De um lado, os heterodoxos que propõem maior intervenção do Estado para retomar e acelerar o crescimento da economia no curto prazo. Mais investimento público no orçamento, mais crédito através dos bancos públicos, mais investimento das empresas estatais. Mais planejamento para reindustrializar o país. Reforma tributária taxando os mais ricos. Reformar a reforma trabalhista que retirou direitos em 2017. Reformar a reforma da Previdência de 2019.
De outro, os liberais que apoiaram a chapa vencedora e que defendem menor intervenção do Estado, equilíbrio fiscal e protagonismo do setor privado para liderar o crescimento econômico. E que defendem, fundamentalmente, o papel regulador do Estado. Também não pretendem mudar as reformas trabalhista e da Previdência.
Dessa tensão dentro do novo governo emergirão as propostas de política econômica que conduzirão o país nos próximos anos.
Em princípio, todos os governos eleitos democraticamente convivem com disputas e tensões.
Dependendo do desfecho dessas disputas, poderão surgir soluções mais consistentes e com maior apoio político.
No entanto, sempre existe a possibilidade de que essas disputas e tensões paralisem o novo governo.
E podem desencadear desconfianças entre os grupos em disputa, com vazamentos indevidos para a imprensa nem sempre tão “bem-intencionada”.
Fiquemos apenas na forma como a imprensa vem tratando a necessidade de recursos adicionais para o orçamento de 2023. Uma parte dessa imprensa diz que são recursos que “furam o teto de gastos” quando são, também, recursos necessários para cumprir os compromissos assumidos com a imensa maioria da população. Vale lembrar que, no caso dos R$ 600 para o Bolsa Família, os dois candidatos propuseram o mesmo valor.

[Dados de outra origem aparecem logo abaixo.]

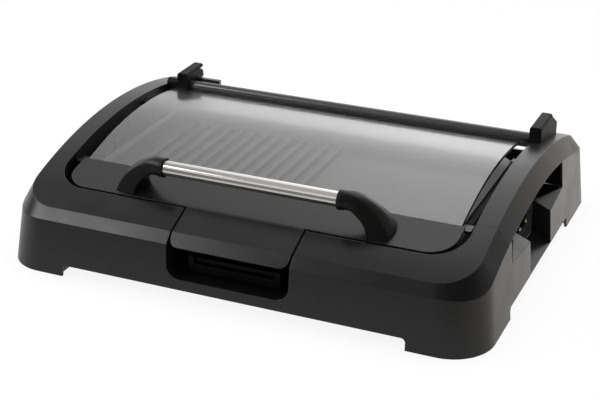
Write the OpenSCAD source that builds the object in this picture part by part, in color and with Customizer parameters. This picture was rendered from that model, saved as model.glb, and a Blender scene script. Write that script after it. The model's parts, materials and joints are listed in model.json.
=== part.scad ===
// Electric indoor grill with a hinged glass lid, a drip tray and a plug-in heater inlet.
// X runs from left to right, Y from front to rear, Z up. The feet stand on Z = 0.

/* [Base shell] */
// Width of the base across its feet
base_w = 560; // [520:1:620]
// Depth of the base from front to rear
base_d = 424.4; // [400:0.1:460]
// Radius of the front corners at the floor
front_corner_r = 48; // [40:1:56]
// Radius of the rear corners
rear_corner_r = 6; // [4:0.5:8]
// Wall thickness of the plastic shells
wall = 3; // [2.5:0.1:3.5]
// How far the side walls lean in between the floor and the chamfer
side_draft = 7.5; // [5:0.1:9]
// How far the front wall leans in between the floor and the chamfer
front_draft = 6.7; // [5:0.1:9]
// How far the rear wall leans in
rear_draft = 2; // [1:0.1:3]
// Height of the top edge of the rear wall between the arms
rear_wall_top = 55; // [48:1:62]

/* [Arched top] */
// Radius of the arch that the top surface follows
arch_r = 540; // [520:1:600]
// Height of the crest of the arch
arch_top = 118; // [116:0.5:124]
// Distance of the crest behind the middle of the base
arch_y = 21.6; // [10:0.1:30]
// Width of the side chamfer seen from above
chamfer_w = 12.2; // [9:0.1:14]
// Drop of the side chamfer below the arch
chamfer_drop = 20; // [16:0.1:22]
// Width of the front chamfer seen from above
front_chamfer_w = 11; // [9:0.1:13]
// Height of the front chamfer's lower edge
front_chamfer_z = 62; // [60:0.5:64]
// Height of the side chamfer's lower edge at the rear corner
rear_chamfer_z = 70; // [66:0.5:74]
// Corner radius of the chamfer's upper edge
top_corner_r = 40; // [34:1:46]

/* [Top opening] */
// Distance of the opening's sides from the sides of the base
open_side = 42.5; // [40:0.5:50]
// Front edge of the opening, measured from the front of the base
open_front = 50; // [46:0.5:54]
// Corner radius of the opening
open_r = 38; // [30:1:44]
// Thickness of the skirt that hangs from the edge of the opening
skirt_t = 2.5; // [2:0.1:3]
// Distance of the seam between front frame and arms from the front of the base
seam_front = 103.5; // [98:0.5:112]
// Width of that seam
seam_gap = 0.5; // [0.3:0.1:0.8]

/* [Feet] */
// Height of the raised lower edge between the feet
foot_h = 13; // [10:0.5:16]
// Width of each foot seen from the front
foot_w = 80; // [70:1:90]
// Length of each front foot seen from the side
front_foot_d = 104; // [90:1:115]
// Length of each rear foot seen from the side
rear_foot_d = 81; // [70:1:95]
// Radius where a foot meets the raised edge
foot_fillet_r = 5; // [3:0.5:8]
// Height of the rubber pads
pad_h = 4; // [3:0.5:6]
// Radius of the rubber pads
pad_r = 11; // [8:0.5:13]
// Thickness of the bottom cover
cover_t = 2.5; // [2:0.1:3]

/* [Front recess] */
// Width of the hand recess in the front wall
recess_w = 142; // [130:1:150]
// Height of the recess floor
recess_z = 25; // [23:0.5:27]
// Radius of the lower corners of the recess
recess_r = 16; // [12:0.5:18]
// Gap on each side of the lid's tongue in the recess
tongue_gap = 2.2; // [1.5:0.1:3]

/* [Side openings] */
// Front end of the side opening, measured from the middle of the base
side_front = 96; // [90:1:98]
// Rear end of the side opening, measured from the middle of the base
side_rear = 113; // [105:1:116]
// Height of the outer sill at the front end
sill_front_z = 58.4; // [56:0.1:62]
// Height of the outer sill at the rear end
sill_rear_z = 58.8; // [56:0.1:62]
// Height of the outer sill beside the notch
sill_notch_z = 53; // [50:0.1:56]
// Height of the inner edge of the sill beside the notch
sill_inner_z = 62; // [60:0.1:66]
// Depth of the sill beside the notch
sill_depth = 15; // [12:0.5:18]
// Middle of the notch for the plug, behind the middle of the base
notch_y = 14.5; // [10:0.5:18]
// Length of the notch for the plug
notch_l = 85; // [76:1:92]

/* [Grill plate] */
// Distance of the plate's rim from the sides of the base
plate_side = 64; // [62:0.5:68]
// Depth of the grill plate over its rim
plate_d = 254; // [246:1:256]
// Middle of the plate, in front of the middle of the base
plate_front = 16; // [15:0.5:18]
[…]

Como o teto de gastos não é uma regra imutável e já foi “furado” outras vezes no governo Bolsonaro, estamos tratando de uma disposição constitucional inviabilizada há muito tempo. O desafio, nesse caso, é construir um novo regime fiscal mais realista que dê conta do principal objetivo que é estimular a economia a crescer.
A conferir como a imprensa tratará desse e de outros temas em disputa. Como “furo” no teto de gastos ou como recursos para atender a opção democrática da maioria da população brasileira por um programa de transferência de renda. Lembremos que a grande imprensa tem lado e quase sempre posiciona-se ao lado dos liberais.

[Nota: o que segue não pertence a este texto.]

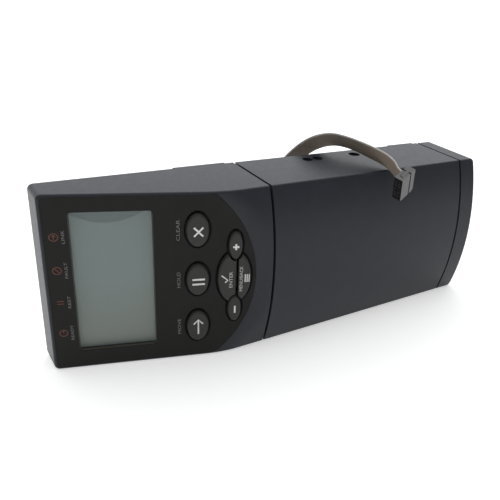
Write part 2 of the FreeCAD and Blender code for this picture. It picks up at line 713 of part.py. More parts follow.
# ---- ribbon connectors --------------------------------------------------------------
def board_header():
    """The open plastic box round the board's ribbon pins."""
    middle_z = MID_Z + HEADER_C
    s = (HEADER_S - HEADER_SIZE[0] / 2, HEADER_S + HEADER_SIZE[0] / 2)
    z = (middle_z - HEADER_SIZE[1] / 2, middle_z + HEADER_SIZE[1] / 2)
    outer = box(s, (BOARD_BACK, BOARD_BACK + HEADER_HEIGHT), z)
    room = box(grow(s, -HEADER_WALL), (BOARD_BACK + 2.4, BOARD_BACK + 20), grow(z, -HEADER_WALL))
    key_slot = box((s[0] - 1, s[0] + 2), (BOARD_BACK + 3.0, BOARD_BACK + 20),
                   (middle_z - 2.3, middle_z + 2.3))
    return from_face_frame(outer.cut(room).cut(key_slot))


def board_header_pins():
    """Its ten square pins."""
    pins = []
    for s, c in pin_places():
        across = (MID_Z + c - PIN_HALF, MID_Z + c + PIN_HALF)
        pins.append(box((s - PIN_HALF, s + PIN_HALF), (BOARD_BACK + 2.4, BOARD_BACK + 8.0), across))
    return from_face_frame(group(pins))


def pin_places():
    """The header's pins as (s, c) places."""
    rows = [HEADER_S + PITCH * (row - 0.5) for row in range(2)]
    return [(s, HEADER_C + PITCH * (way - (WAYS - 1) / 2)) for s in rows for way in range(WAYS)]


def socket_body(bump_x):
    """A ribbon socket in its own frame: x thickness, y away from the mating face, z length.

    bump_x is the (low, high) span of the polarising bump, which stands out of one long side.
    """
    body = box((0, PLUG_THICK), (0, PLUG_BODY), (0, PLUG_LONG))
    key_bump = box(bump_x, (1.0, PLUG_BODY - 2.4), (PLUG_LONG / 2 - 2.0, PLUG_LONG / 2 + 2.0))
    pockets = [latch_pocket(z) for z in ((-1.0, 0.9), (PLUG_LONG - 0.9, PLUG_LONG + 1.0))]
    body = fuse([body, key_bump])
    return cut_all(body, pockets + [socket_hole(row, way) for row in range(2) for way in range(WAYS)])


def latch_pocket(z):
    """The slot at one end of a socket where the cover's arm snaps in."""
    return box((PLUG_THICK / 2 - 1.3, PLUG_THICK / 2 + 1.3), (2.6, PLUG_BODY + 1), z)


def socket_hole(row, way):
    """One square contact hole of a ribbon socket."""
    x = PLUG_THICK / 2 + PITCH * (row - 0.5)
    z = PLUG_LONG / 2 + PITCH * (way - (WAYS - 1) / 2)
    return box((x - CONTACT_HALF, x + CONTACT_HALF), (-1, CONTACT_DEPTH),
               (z - CONTACT_HALF, z + CONTACT_HALF))


def socket_contacts():
    """The ten forked contacts inside a ribbon socket."""
    shapes = []
    for row in range(2):
        for way in range(WAYS):
            hole = socket_hole(row, way).BoundBox
            across = (hole.ZMin + 0.2, hole.ZMax - 0.2)
            tine = box((hole.XMin, hole.XMin + 0.25), (0.8, CONTACT_DEPTH), across)
            shapes.append(tine)
    return group(shapes)


def socket_cover():
    """The cover that presses the ribbon on to the contacts, with its two snap arms."""
    low = PLUG_BODY + PLUG_SLOT
    bar = box((0, PLUG_THICK), (low, low + PLUG_COVER), (0, PLUG_LONG))
    arms = []
    for z in ((0.05, 0.8), (PLUG_LONG - 0.8, PLUG_LONG - 0.05)):
        arms.append(box((PLUG_THICK / 2 - 1.1, PLUG_THICK / 2 + 1.1), (3.2, low + 1), z))
    return fuse([bar] + arms)


def socket_relief():
    """The strain-relief clip over the cover."""
    low = PLUG_BODY + PLUG_SLOT + PLUG_COVER
    clip = box((0.3, PLUG_THICK - 0.3), (low, low + PLUG_RELIEF), (0.4, PLUG_LONG - 0.4))
    top = [edge for edge in clip.Edges if edge.BoundBox.YMin > low + PLUG_RELIEF - 0.01]
    return clip.makeFillet(0.5, top)


def at_board(shape):
    """Seat a socket's part in the board header, mating face down."""
    moved = shape.copy()
    moved.translate(Vector(HEADER_S - PLUG_THICK / 2, BOARD_BACK + 2.6, MID_Z + HEADER_C - PLUG_LONG / 2))
    return from_face_frame(moved)


def hanging_frame():
    """The far plug's axes, from the ribbon's last run: thickness, away from the face, length."""
    before, end = [Vector(*point) for point, _ in RIBBON_ROUTE[-2:]]
    through = (before - end).normalize()
    long_axis = Vector(*RIBBON_ROUTE[-1][1])
    long_axis = (long_axis - through * long_axis.dot(through)).normalize()
    return through, long_axis.cross(through), long_axis


def at_far_end(shape):
    """Place a socket's part on the ribbon's far end, its key bump towards the table side."""
    axes = hanging_frame()
    corner = Vector(*RIBBON_ROUTE[-1][0])
    for axis, inside in zip(axes, (RIBBON_END_IN, PLUG_BODY + PLUG_SLOT / 2, PLUG_LONG / 2)):
        corner = corner - axis * inside
    rows = [[axis[i] for axis in axes] + [corner[i]] for i in range(3)]
    return shape.transformed(FreeCAD.Matrix(*rows[0], *rows[1], *rows[2], 0, 0, 0, 1))


# ---- ribbon cable -------------------------------------------------------------------
def ribbon_corners():
    """Four lists of points, one for each long edge of the flat ribbon, and its middle line."""
    middle = [Vector(*point) for point, _ in RIBBON_ROUTE]
    lists = [[], [], [], []]
    for index, (_, width_way) in enumerate(RIBBON_ROUTE):
        before = middle[max(index - 1, 0)]
        after = middle[min(index + 1, len(middle) - 1)]
        along_way = (after - before).normalize()
        across = Vector(*width_way)
        across = (across - along_way * across.dot(along_way)).normalize()
        out = along_way.cross(across)
        half_width, half_thick = across * (RIBBON_WIDTH / 2), out * (RIBBON_THICK / 2)
        signs = ((1, 1), (1, -1), (-1, -1), (-1, 1))
        for points, (wide, thick) in zip(lists, signs):
            points.append(middle[index] + half_width * wide + half_thick * thick)
    return lists, middle


def rounded_route(points):
    """Straight runs through the points, joined by tangent arcs; also the arcs' radii."""
    edges, radii = [], []
    start = points[0]
    for before, corner, after in zip(points, points[1:], points[2:]):
        back, ahead = before - corner, after - corner
        setback = 0.45 * min(back.Length, ahead.Length)
        into = corner + back.normalize() * setback
        out_of = corner + ahead.normalize() * setback
        half_turn = (math.pi - back.getAngle(ahead)) / 2
        radius = setback / math.tan(half_turn)
        towards = ((into + out_of) * 0.5 - corner).normalize()
        centre = corner + towards * math.hypot(radius, setback)
        edges.append(Part.LineSegment(start, into).toShape())
        edges.append(Part.Arc(into, centre - towards * radius, out_of).toShape())
        radii.append(radius)
        start = out_of
    edges.append(Part.LineSegment(start, points[-1]).toShape())
    return edges, radii


def ribbon_cable():
    """The flat cable as one strip: ruled faces between its four long edges."""
    corner_lists, middle = ribbon_corners()
    routes = [rounded_route(points)[0] for points in corner_lists]
    faces = []
    for here, there in zip(routes, routes[1:] + routes[:1]):
        faces += [Part.makeRuledSurface(a, b) for a, b in zip(here, there)]
    for end in (0, -1):
        loop = [points[end] for points in corner_lists]
        faces.append(Part.Face(Part.makePolygon(loop + loop[:1])))
    skin = Part.makeShell(faces)
    skin.sewShape()
    strip = Part.makeSolid(skin if skin.ShapeType == "Shell" else skin.Shells[0])
    if strip.Volume < 0:
        strip.reverse()
    centre_edges, radii = rounded_route(middle)
    length = sum(edge.Length for edge in centre_edges)
    print("ribbon: length %.1f, volume %.0f against %.0f, radii %s" % (
        length, strip.Volume, length * RIBBON_WIDTH * RIBBON_THICK, [round(r, 1) for r in radii]))
    return strip


# ---- saving -------------------------------------------------------------------------
def nodes():
    """Every piece of the assembly by name, in the bench frame."""
    pieces = {
        "display_housing": display_housing(),
        "front_cover": front_cover(),
        "end_cap": end_cap(),
        "rear_frame": rear_frame(),
        "frame_screws": frame_screws(),
        "face_overlay": face_overlay(),
        "window_lens": window_lens(),
        "lcd_gasket": lcd_gasket(),
        "lcd_glass": lcd_glass(),
        "lcd_bezel": lcd_bezel(),
        "lcd_backlight": lcd_backlight(),
        "lcd_board": lcd_board(),
        "lcd_header": lcd_header(),
        "light_pipes": light_pipes(),
        "indicator_leds": indicator_leds(),
        "keypad_mat": keypad_mat(),
        "keypad_board": keypad_board(),
        "keypad_screws": board_screws(KEYPAD_SCREWS, KEYPAD_BOARD_DEPTH[1], 5.0),
        "keypad_link": keypad_link(),
        "board_spacers": board_spacers(),
        "control_board": control_board(),
        "control_screws": board_screws(CONTROL_SCREWS, BOARD_BACK, 8.0),
        "spacer_screws": board_screws(SPACER_PLACES, BOARD_BACK, 11.0),
        "board_chips": board_chips(),
        "board_capacitors": board_capacitors(),
        "board_sounder": board_sounder(),
        "board_header": board_header(),
        "board_header_pins": board_header_pins(),
        "board_plug_body": at_board(socket_body((-0.9, 0.5))),
        "board_plug_contacts": at_board(socket_contacts()),
        "board_plug_cover": at_board(socket_cover()),
        "ribbon_cable": ribbon_cable(),
        "far_plug_body": at_far_end(socket_body((PLUG_THICK - 0.5, PLUG_THICK + 0.9))),
        "far_plug_contacts": at_far_end(socket_contacts()),
        "far_plug_cover": at_far_end(socket_cover()),
        "far_plug_relief": at_far_end(socket_relief()),
    }
    pieces.update({name: key(name) for name in KEYS})
    return pieces


def main():
    """Write one file for each piece, with the origin under the middle of the shells' box."""
    os.makedirs("parts", exist_ok=True)
    to_origin = Vector(-LENGTH / 2, (FULL_DEPTH - TAB_DEPTH) / 2, 0)
    for name, shape in nodes().items():
        if not shape.isValid():
            print("not valid:", name)
        shape.translate(to_origin)
        shape.exportStep("parts/%s.step" % name)
        bounds = shape.optimalBoundingBox(False, False)
        print("%-20s %2d solids  %7.1f mm3  x %6.1f..%6.1f  y %6.1f..%6.1f  z %6.1f..%6.1f" % (
            name, len(shape.Solids), shape.Volume, bounds.XMin, bounds.XMax, bounds.YMin, bounds.YMax,
            bounds.ZMin, bounds.ZMax))


main()
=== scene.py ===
"""The looks of a label printer's front control panel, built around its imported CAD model."""
import math

import bmesh
import bpy
from mathutils import Euler, Matrix, Vector


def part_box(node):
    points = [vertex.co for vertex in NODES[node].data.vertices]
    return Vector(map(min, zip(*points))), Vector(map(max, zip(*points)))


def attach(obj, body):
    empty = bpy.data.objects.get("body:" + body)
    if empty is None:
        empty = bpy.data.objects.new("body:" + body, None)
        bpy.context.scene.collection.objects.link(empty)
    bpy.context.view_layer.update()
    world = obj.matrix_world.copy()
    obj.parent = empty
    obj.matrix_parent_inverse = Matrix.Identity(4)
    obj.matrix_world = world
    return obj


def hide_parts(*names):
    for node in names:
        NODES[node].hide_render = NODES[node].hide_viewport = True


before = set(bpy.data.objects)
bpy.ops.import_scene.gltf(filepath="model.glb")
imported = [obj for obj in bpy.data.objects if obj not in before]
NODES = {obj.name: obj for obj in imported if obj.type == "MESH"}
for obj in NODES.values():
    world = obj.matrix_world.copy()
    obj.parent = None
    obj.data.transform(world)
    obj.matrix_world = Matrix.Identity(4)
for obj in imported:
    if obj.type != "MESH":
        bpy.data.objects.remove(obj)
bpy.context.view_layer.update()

# ---- places taken from the part -----------------------------------------------------
TILT = math.atan(28.4 / 89.0)          # slope of the display face
FACE_START = Vector((-0.145, 0.0092, 0.053))       # where the slope starts, in the middle of the width
SLOPE = Vector((math.cos(TILT), -math.sin(TILT), 0.0))
INTO = Vector((math.sin(TILT), math.cos(TILT), 0.0))
UP_Z = Vector((0.0, 0.0, 1.0))
KEY_TOP = -2.1                         # depth of a key's top, mm; it stands proud of the face

KEYS = ("key_clear", "key_hold", "key_move", "key_plus", "key_minus", "key_enter", "key_menu")


def on_face(s, c, depth):
    """A point of the tilted face: mm along it, mm across it from the middle, mm below it."""
    return FACE_START + SLOPE * (s / 1000) + UP_Z * (c / 1000) + INTO * (depth / 1000)


# ---- helpers ------------------------------------------------------------------------
def new_object(name, data):
    """A new object in the scene."""
    thing = bpy.data.objects.new(name, data)
    bpy.context.scene.collection.objects.link(thing)
    return thing


def piece_from_bmesh(name, mesh, smooth=False):
    """A new object from a bmesh."""
    data = bpy.data.meshes.new(name)
    mesh.to_mesh(data)
    mesh.free()
    for face in data.polygons:
        face.use_smooth = smooth
    return new_object(name, data)


def mesh_from(holder):
    """The mesh of a curve or text object, which is then removed."""
    mesh = bpy.data.meshes.new_from_object(holder)
    data = holder.data
    bpy.data.objects.remove(holder)
    bpy.data.curves.remove(data)
    return mesh


def join_rings(mesh, rings):
    """Faces all the way round between each ring of points and the next."""
    for here, there in zip(rings, rings[1:]):
        for k in range(len(here)):
            after = (k + 1) % len(here)
            mesh.faces.new((here[k], here[after], there[after], there[k]))


# ---- camera -------------------------------------------------------------------------
def make_camera():
    """The viewpoint, above the floor in front of the display end."""
    data = bpy.data.cameras.new("camera")
    data.sensor_width = 36.0
    data.lens = 44.263
    data.shift_x = -0.2015
    data.shift_y = 0.0034
    data.clip_start = 0.01
    camera = new_object("camera", data)
    camera.location = (-0.20138, -0.30871, 0.22594)
    angles = [math.radians(a) for a in (64.8797, -5.9558, -36.8347)]
    camera.rotation_euler = Euler(angles, "XYZ")
    bpy.context.scene.camera = camera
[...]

A condução dessa disputa no âmbito da frente ampla dependerá da habilidade do Presidente Lula e também do Vice-Presidente Alckmin. Mas não só dos dois. Dependerá também das legítimas pressões das forças sociais e políticas, do movimento sindical, dos movimentos sociais, dos empresários, dos partidos políticos, etc.
Como se diz no jargão popular, será um governo em permanente disputa.
Como citado acima, ainda bem que estamos em boas mãos, nas mãos do melhor presidente que já tivemos em muitas décadas. Mas esse presidente é humano e poderá errar.
Por isso, quanto mais transparência e confiança entre as forças políticas em disputa na frente ampla, melhor. Sem contar que, até o momento, nem falei da oposição alucinada do bolsonarismo que ainda não aceitou a derrota eleitoral.
Tarefa desafiadora para o país e para dois homens públicos da envergadura de Lula e Alckmin.